# What plants do I need for fry



## 916 (Mar 27, 2011)

Ok guys I'm new to this forum and new to the aquarium world I have 2 female guppies and 1 male just got them today and I also have either 2 male and 1 female or 2 female and 1 male dalmatian mollies I cant tell the diffrence. what plants do you guys recommend that are very low maintenance that when the fish have fry they could hide in so the parents don't eat them also what are good online stores that sell plants and fish


----------



## Canadian_oto (Feb 3, 2011)

So you can get any type of floating plant those are always very good for the fry. 
Personally I would recommend Java Moss. Java Moss grows very quickly and is very hardy and will pretty much grow anywhere. The Java Moss will also create a place for nicroorganisms to live in and the fry will eat them for a bit.
You would be able to buy Java Moss and any LFS for cheap!


----------



## 916 (Mar 27, 2011)

Canadian_oto said:


> So you can get any type of floating plant those are always very good for the fry.
> Personally I would recommend Java Moss. Java Moss grows very quickly and is very hardy and will pretty much grow anywhere. The Java Moss will also create a place for nicroorganisms to live in and the fry will eat them for a bit.
> You would be able to buy Java Moss and any LFS for cheap!

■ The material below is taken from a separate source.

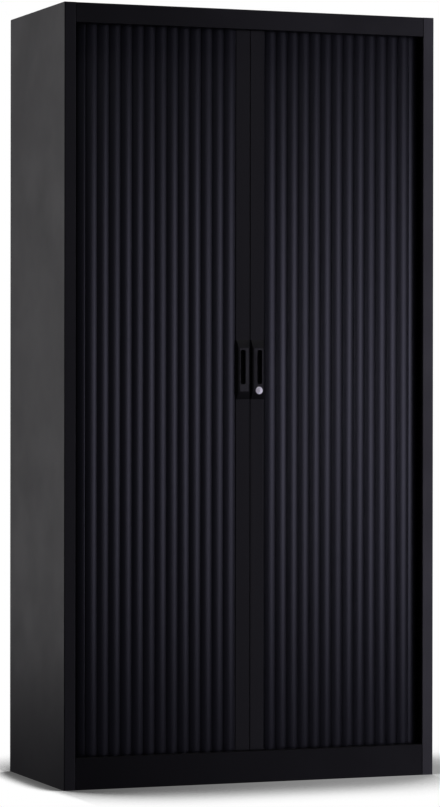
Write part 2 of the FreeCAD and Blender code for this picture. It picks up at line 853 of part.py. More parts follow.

How much java moss do you reccomend it's a 15 gallon tank


----------



## Canadian_oto (Feb 3, 2011)

A good sized bundle for sure. I mean it`s hard to tell and it grows pretty fast. Are any of your guppies really pregnant because if they aren`t you could buy less moss and let it grow for a few weeks. How much do you area do you want to make for the fry? The fry don't need like the whole tank they will be content with a corner haha 
You could put a rock in one of the corners and let the moss grow around that because ti will attack itself to rocks or driftwood.


----------



## 916 (Mar 27, 2011)

Canadian_oto said:


> A good sized bundle for sure. I mean it`s hard to tell and it grows pretty fast. Are any of your guppies really pregnant because if they aren`t you could buy less moss and let it grow for a few weeks. How much do you area do you want to make for the fry? The fry don't need like the whole tank they will be content with a corner haha
> You could put a rock in one of the corners and let the moss grow around that because ti will attack itself to rocks or driftwood.


None are pregnant yet or so I think one of my mollies is bigger than the others and looks pregnant but I don't see a gravid spot is there anywhere I can buy the moss online


----------



## Canadian_oto (Feb 3, 2011)

Anyplace you can buy plants from you will be able to get java moss. Try Aquabid.com , that is the only website I have ever bought anything from before


----------



## TheOldSalt (Jan 28, 2005)

Hornwort and Anacharis are also good choices; cheap, good growers, and easy to get.


----------